In the original Planet of the Apes movie (1968), the most-fascinating character is Dr. Zaius, the elitist, orangutan in chief who alone possessed the secret knowledge that (spoiler alert!) apes descended from humans. Toward the end of the film—shortly before he warns Charlton Heston’s character not to search for the truth “because you may not like what you find!”—he monologues that the hoi polloi (chimps and gorillas in this case) must be shielded from certain realities lest they be driven to insanity and nihilism.

The legacy media are having their Dr. Zaius moment, paternalistically shielding their infantile audience (read: you and me) from ugly images and realities. This is not simply a revolting development but a deeply troubling one that will only accelerate the ongoing loss of confidence and trust the public has in media. According to polling done for the Columbia Journalism Review, fewer than 20 percent of us have a “great deal of confidence” in the press. The only institution held in lower esteem is Congress.

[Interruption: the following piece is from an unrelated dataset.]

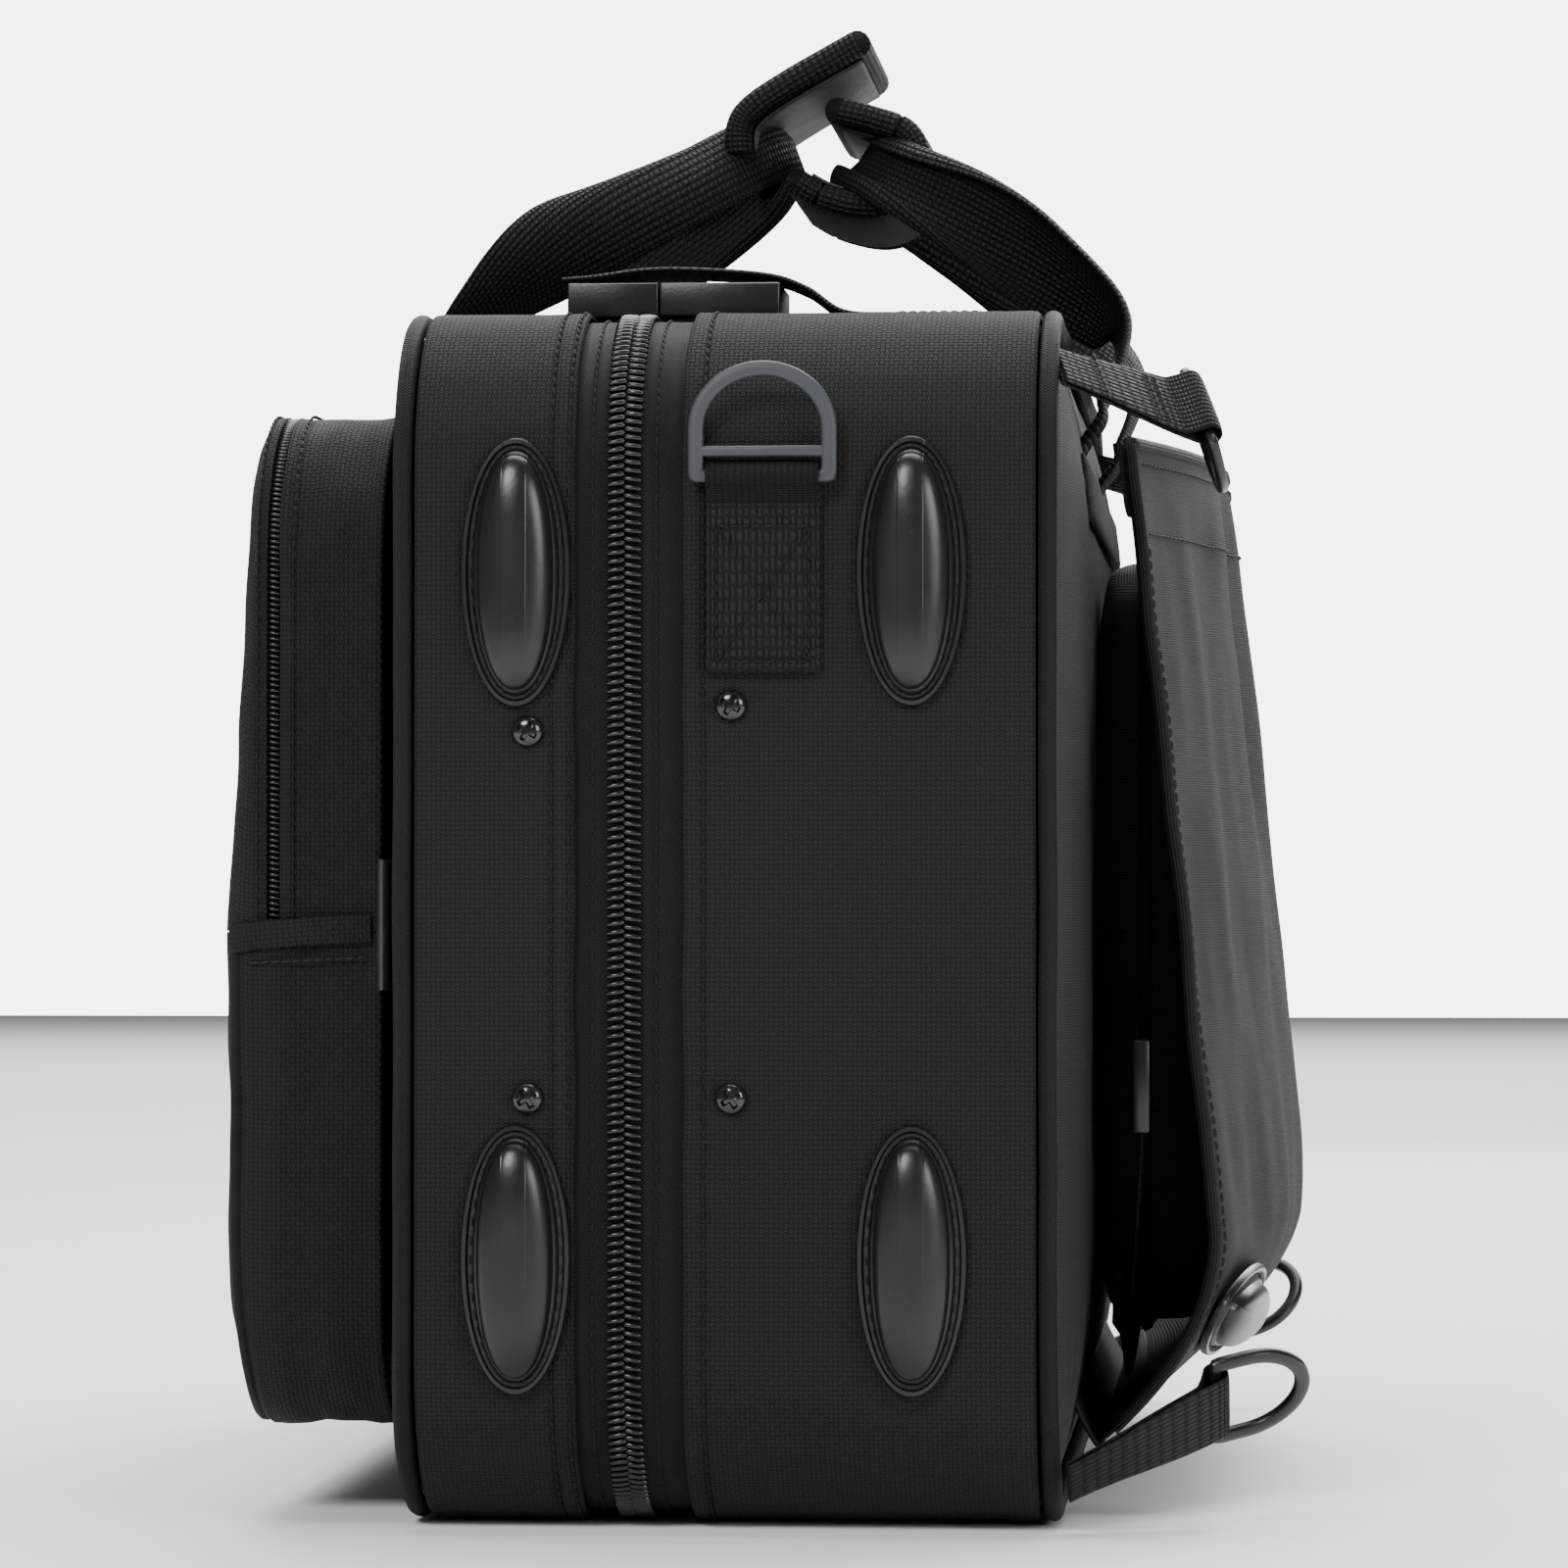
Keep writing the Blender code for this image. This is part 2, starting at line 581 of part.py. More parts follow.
def flap_bumper_place(side):
    """On the flap's outer face, tilted with it, and clear of its curve by the gap."""
    centre = Vector((side * FLAP_BUMPER_X, flap_y(FLAP_BUMPER_X, FLAP_BUMPER_Z), FLAP_BUMPER_Z))
    reach_x, reach_z = BUMPER_LENGTH / 2, BUMPER_WIDTH / 2
    right, left = (flap_y(FLAP_BUMPER_X + reach, FLAP_BUMPER_Z) for reach in (reach_x, -reach_x))
    upper, lower = (flap_y(FLAP_BUMPER_X, FLAP_BUMPER_Z + reach) for reach in (reach_z, -reach_z))
    slope_x, slope_z = right - left, upper - lower
    up = Vector((0, slope_z / BUMPER_WIDTH, 1))
    place = frame(centre, up, Vector((1, side * slope_x / BUMPER_LENGTH, 0)))
    out = place.to_3x3().col[2]
    spots = [(x, z) for x in (-1, 0, 1) for z in (-1, 0, 1)]
    lifts = []
    for i, j in spots:
        x, z = side * FLAP_BUMPER_X + i * reach_x, FLAP_BUMPER_Z + j * reach_z
        lifts.append(out.dot(Vector((x, flap_y(x, z), z)) - centre))
    return Matrix.Translation(out * (max(lifts) + FLAP_THICKNESS / 2 + GAP)) @ place


def stowed_straps():
    """The two padded backpack straps, folded flat behind the flap."""
    seat = REAR_DEPTH - PIPING_RADIUS - GAP + PANEL_RISE + PANEL_DOME + 2 * GAP
    low, high = STOWED_STRAP_BOTTOM, HEIGHT - STOWED_STRAP_TOP_DROP
    for label, side in (("near", 1), ("far", -1)):
        path = outline(STOWED_STRAP_WIDTH / 2, low, high, STOWED_STRAP_RADIUS, 4)
        path = [(x + side * STOWED_STRAP_X, z, nx, nz) for x, z, nx, nz in path]
        edge, depth = STOWED_STRAP_EDGE, STOWED_STRAP_THICKNESS
        steps = [(edge, 0), (0, edge), (0, depth - edge), (edge, depth)]
        loft(f"shoulder_strap_{label}", [loop_at(path, inset, seat + up) for inset, up in steps], "packcloth")


# ---- Front pocket ----


def pocket_solid(name, inset, back, front, edge, slot):
    path = pocket_outline()
    steps = [(0, back), (0, front + edge)]
    for turn in (30, 60, 90):
        steps.append((edge * (1 - cos(radians(turn))), front + edge * (1 - sin(radians(turn)))))
    return loft(name, [loop_at(path, inset + step, y) for step, y in steps], slot)


def pocket_group():
    back = -FRONT_DEPTH - PIPING_RADIUS - 0.0005 - PANEL_DOME - 0.0022
    front = back - POCKET_DEPTH
    zip_y = front + POCKET_ZIP_SETBACK
    body = pocket_solid("pocket_body", 0, back, front, POCKET_EDGE, "ballistic_fabric")
    cover = pocket_solid("pocket_cover", 0, back, front, POCKET_EDGE, "ballistic_fabric")
    wall = POCKET_WALL
    hollow = pocket_solid("pocket_hollow", wall, back - wall, front + wall, POCKET_EDGE - wall, "board")
    reach, beyond, over = POCKET_HALF_LENGTH + CUT_MARGIN, front - CUT_MARGIN, POCKET_TOP + CUT_MARGIN
    coil_side = zip_y + POCKET_COIL_WIDTH
    opening = box("pocket_opening", (-reach, beyond, POCKET_SPLIT_Z), (reach, coil_side + GAP, over), "board")
    kept = box("pocket_kept", (-reach, beyond, POCKET_SPLIT_Z + GAP), (reach, zip_y, over), "board")
    combine(body, hollow, "DIFFERENCE")
    combine(body, opening, "DIFFERENCE")
    combine(cover, hollow, "DIFFERENCE")
    combine(cover, kept, "INTERSECT")
    hinge = Vector((0, front, POCKET_SPLIT_Z))
    cover.data.transform(Matrix.Translation(-hinge))
    cover.location = hinge

    upright = [point for point in pocket_outline() if point[1] > POCKET_SPLIT_Z]
    foot = POCKET_SPLIT_Z + GAP
    path = [(POCKET_HALF_LENGTH, foot, 1, 0), *upright, (-POCKET_HALF_LENGTH, foot, -1, 0)]
    inner = POCKET_WALL
    section = [(0, zip_y + GAP), (inner, zip_y + GAP), (inner, coil_side), (0, coil_side)]
    sweep("pocket_zip", path, section, "zip_coil", closed=False)
    slider("pocket", POCKET_SLIDER_X, zip_y + GAP / 2, POCKET_TOP, 1)


# ---- Zip sliders ----


def slider(label, x, y, top, way):
    """A slider's upper body, which rides on the coil; way is where its pull points."""
    half = SLIDER_HALF_WIDTH
    low, high = GAP, GAP + SLIDER_PLATE
    profile = [(half, low), (half, high), (-half, high), (-half, low)]
    start, stop = -SLIDER_LENGTH / 2, SLIDER_LENGTH / 2
    place = Matrix.Translation((x, y, top))
    loops = [[(at, py, pz) for py, pz in profile] for at in (start, stop)]
    body = loft(f"{label}_slider", loops, "slider_metal", place)

    axle = high + BRIDGE_CLEARANCE
    foot, reach, crown = high - BRIDGE_SINK, BRIDGE_LENGTH / 2, high + 2 * BRIDGE_CLEARANCE
    shoulder = reach * BRIDGE_TAPER
    arch = [(-reach, foot), (reach, foot), (shoulder, crown + BRIDGE_BAR), (-shoulder, crown + BRIDGE_BAR)]
    inside, sill = shoulder - BRIDGE_BAR, high + BRIDGE_SILL
    eye = [(-inside, sill), (inside, sill), (inside, crown), (-inside, crown)]
    upright = place @ Matrix.Rotation(pi / 2, 4, "X")
    bridge_piece = plate(f"{label}_bridge_tool", arch, [eye], BRIDGE_WIDTH, "slider_metal", upright)
    combine(body, bridge_piece, "UNION")

    bar = PULL_THICKNESS / 2
    width = PULL_WIDTH / 2
    tip = PULL_LENGTH - width
    outer = [(-bar, -width), (tip, -width), *arc(tip, 0, width, width, -90, 90, 8)[1:-1]]
    outer += [(tip, width), (-bar, width)]
    slot = BRIDGE_WIDTH / 2 + PULL_CLEARANCE
    eye_end = BRIDGE_LENGTH / 2 + 2 * PULL_CLEARANCE
    pull_eye = [(bar, -slot), (eye_end, -slot), (eye_end, slot), (bar, slot)]
    turn = Matrix.Rotation(0 if way > 0 else pi, 4, "Z")
    pull_place = Matrix.Translation((x, y, top + axle)) @ turn
    plate(f"{label}_pull", outer, [pull_eye], PULL_THICKNESS, "slider_metal", pull_place)


# ---- Handles ----


def handle(name, knots, gather_side, hinge):
    """A webbing handle through its knots on the near side, mirrored to the far side."""
    mirrored = [Vector((-p.x, p.y, p.z)) for p in reversed(knots[:-1])]
    path = smooth_path([*knots, *mirrored], HANDLE_STEPS)
    sides, widths = [], []
    for i in range(HANDLE_STEPS + 1):
        toward = 1 - abs(2 * i / HANDLE_STEPS - 1)
        blend = min(toward / 0.75, 1) ** 1.3
        base = Vector((1 if i <= HANDLE_STEPS / 2 else -1, 0, 0))
        sides.append(base * (1 - blend) + gather_side * blend)
        widths.append(HANDLE_WIDTH + (HANDLE_GATHERED - HANDLE_WIDTH) * blend)
    path = [point - hinge for point in path]
    return ribbon(name, path, widths, sides, HANDLE_THICKNESS, "webbing", Matrix.Translation(hinge))


def handle_pad(name, line, hinge):
    """One leaf of the wrap, from (distance behind the hinge, height over the case) points."""
    path = [(y, HEIGHT + up - hinge.z) for y, up in line]
    strip_in_yz(name, path, PAD_THICKNESS, PAD_HALF_LENGTH, "webbing", Matrix.Translation(hinge))


def handle_group():
    top, half = HEIGHT, HANDLE_WIDTH / 2
    front = -FRONT_DEPTH - PIPING_RADIUS - HANDLE_STANDOFF - HANDLE_THICKNESS / 2
    hinge = Vector((0, front, top - HANDLE_HINGE_DROP))
    knots = [
        Vector((HANDLE_X, front, top - HANDLE_HINGE_DROP)),
        Vector((HANDLE_X, front, top - 0.003)),
        Vector((HANDLE_X - 0.001, front + 0.005, top + half - 0.008)),
        Vector((HANDLE_X - 0.008, front + 0.024, top + half + 0.010)),
        Vector((HANDLE_X - 0.020, front + 0.048, top + 0.047)),
        Vector((HANDLE_X - 0.037, front + 0.075, top + 0.062)),
        Vector((HANDLE_X - 0.056, front + 0.087, top + 0.070)),
        Vector((0.0, front + 0.090, top + 0.072)),
    ]
    handle("front_handle", knots, Vector((0, 0.80, 0.60)), hinge)
    line = [(0.0667, 0.053), (0.0652, 0.062), (0.0662, 0.072), (0.0727, 0.080), (0.0852, 0.087)]
    line.append((0.1077, 0.098))
    handle_pad("front_handle_pad", line, hinge)

    rear = REAR_DEPTH + PIPING_RADIUS + HANDLE_STANDOFF + 0.0045 + HANDLE_THICKNESS / 2
    hinge = Vector((0, rear, top - HANDLE_HINGE_DROP))
    knots = [
        Vector((HANDLE_X, rear, top - HANDLE_HINGE_DROP)),
        Vector((HANDLE_X, rear + 0.006, top - 0.004)),
        Vector((HANDLE_X - 0.001, rear + 0.004, top + half - 0.010)),
        Vector((HANDLE_X - 0.010, rear - 0.014, top + half + 0.006)),
        Vector((HANDLE_X - 0.024, rear - 0.037, top + 0.038)),
        Vector((HANDLE_X - 0.042, rear - 0.059, top + 0.050)),
        Vector((HANDLE_X - 0.060, rear - 0.069, top + 0.056)),
        Vector((0.0, rear - 0.071, top + 0.058)),
    ]
    handle("rear_handle", knots, Vector((0, 0.93, 0.36)), hinge)
    line = [(-0.0942, 0.051), (-0.0822, 0.0445), (-0.0682, 0.0410), (-0.0542, 0.0430), (-0.0467, 0.0530)]
    line += [(-0.0462, 0.0640), (-0.0532, 0.0735), (-0.0622, 0.0760)]
    handle_pad("rear_handle_pad", line, hinge)


# ---- Lock straps ----


def lock_strap(label, side):
    x, top = side * LOCK_X, HEIGHT + GAP
    half, wall = BUCKLE_WIDTH / 2, SOCKET_WALL
    stop = SOCKET_START + SOCKET_LENGTH
    roof = top + BUCKLE_HEIGHT
    low, high = (x - half, SOCKET_START, top), (x + half, stop, roof)
    socket = box(f"buckle_socket_{label}", low, high, "black_plastic")
    mouth = box(
        f"buckle_mouth_{label}",
        (x - half + wall, SOCKET_START - wall, top + wall),
        (x + half - wall, stop - 2 * wall, roof - wall),
        "black_plastic",
    )
    combine(socket, mouth, "DIFFERENCE")

    prong_low, prong_high = top + wall + GAP, roof - wall - GAP
    plug_end = SOCKET_START - GAP
    low, high = (x - half, plug_end - PLUG_LENGTH, top), (x + half, plug_end, roof)
    base = box(f"buckle_plug_{label}", low, high, "black_plastic")
    prong_edge = half - wall - GAP
    prong_inner = prong_edge - PRONG_WIDTH
    for name, low, high in (("left", -prong_edge, -prong_inner), ("right", prong_inner, prong_edge)):
        prong = box(
            f"prong_{name}_{label}_tool",
            (x + low, plug_end - wall, prong_low),
            (x + high, plug_end + PRONG_LENGTH, prong_high),
            "black_plastic",
        )
        combine(base, prong, "UNION")

    lift = WEBBING_THICKNESS / 2 + GAP
    over = roof + lift
    line = [
        (plug_end - PLUG_LENGTH - 0.002, over + 0.0004),
        (plug_end - PLUG_LENGTH + 0.006, over + 0.0010),
        (SOCKET_START, over + 0.0030),
        (stop - 0.006, over + 0.0016),
        (stop + 0.006, over - 0.0020),
        (stop + 0.016, HEIGHT + 2 * lift),
        (stop + 0.030, HEIGHT + lift),
        (LOCK_TAIL_END, HEIGHT + lift),
    ]
    points = smooth_path([Vector((0, y, z)) for y, z in line], 21)
    line = [(p.y, p.z) for p in points]
    strip_in_yz(f"lock_strap_{label}", line, WEBBING_THICKNESS, LOCK_WEBBING / 2, "webbing", x=x)


def main():
    clear_scene()
    rear_walls = half_case("rear", REAR_DEPTH, 1)
    front_walls = half_case("front", FRONT_DEPTH, -1)
    hinge_strip()
    for label, side in (("near", 1), ("far", -1)):
        for half, y in (("front", FRONT_BUMPER_Y), ("rear", REAR_BUMPER_Y)):
            for level, z in (("low", BUMPER_LOW_Z), ("high", HEIGHT - BUMPER_TOP_DROP)):
                bumper(f"{half}_bumper_{label}_{level}", end_place(side, y, z))
        front_high, rear_high = HEIGHT - FRONT_SCREW_TOP_DROP, HEIGHT - REAR_SCREW_TOP_DROP
        screw_bar(f"front_screw_bar_{label}", side, FRONT_SCREW_Y, front_high, front_walls)
        screw_bar(f"rear_screw_bar_{label}", side, REAR_SCREW_Y, rear_high, rear_walls)
        end_ring(label, side)
        corner_ring(f"{label}_top", side, upper=True)
        corner_ring(f"{label}_low", side, upper=False)
        lock_strap(label, side)
        slider(f"main_{label}", side * SLIDER_X, 0, HEIGHT, side)
    flap_group()
    stowed_straps()
    pocket_group()
    handle_group()


if __name__ == "__main__":
    main()
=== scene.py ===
"""The looks of a soft-sided flight case: woven walls, zips, bumpers, rings, straps and wrapped handles.

+X runs along the case, +Y to its back and +Z up, in metres. Every piece is made where it stands.
"""

import json
from math import ceil, cos, hypot, pi, radians, sin

import bmesh
import bpy
from mathutils import Matrix, Vector, noise

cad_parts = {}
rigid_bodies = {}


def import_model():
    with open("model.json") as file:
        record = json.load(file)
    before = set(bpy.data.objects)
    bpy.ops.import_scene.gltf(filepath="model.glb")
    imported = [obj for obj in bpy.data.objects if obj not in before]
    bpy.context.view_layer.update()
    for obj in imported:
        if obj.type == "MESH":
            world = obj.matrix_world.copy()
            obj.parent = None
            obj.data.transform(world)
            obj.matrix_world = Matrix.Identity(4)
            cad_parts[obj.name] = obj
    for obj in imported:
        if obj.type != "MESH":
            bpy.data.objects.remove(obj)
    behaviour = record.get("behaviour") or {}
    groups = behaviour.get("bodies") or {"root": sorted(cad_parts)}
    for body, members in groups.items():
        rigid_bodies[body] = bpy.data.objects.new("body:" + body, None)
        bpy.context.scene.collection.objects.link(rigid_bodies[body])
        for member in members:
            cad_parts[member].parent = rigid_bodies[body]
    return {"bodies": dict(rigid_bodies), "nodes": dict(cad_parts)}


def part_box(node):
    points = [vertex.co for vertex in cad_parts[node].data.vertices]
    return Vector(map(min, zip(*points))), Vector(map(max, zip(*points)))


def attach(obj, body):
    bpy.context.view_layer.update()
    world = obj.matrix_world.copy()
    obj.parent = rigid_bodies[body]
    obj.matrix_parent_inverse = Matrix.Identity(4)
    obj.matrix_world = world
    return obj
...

Yet the media seem happy to keep digging their own grave. Yesterday, for instance, The New York Times reported on what it called a “macabre video of [a] fake Trump shooting media and critics” that was shown at a conference held at one of the president’s own properties (Trump had nothing to do with the conference or the video, which the White House has condemned). You’d assume the paper would link to or embed the video in support of its characterization. But it refused to, even as it’s safe to say that it was the Times’ coverage that helped bring the video to a large viewing audience (that’s how I learned about it).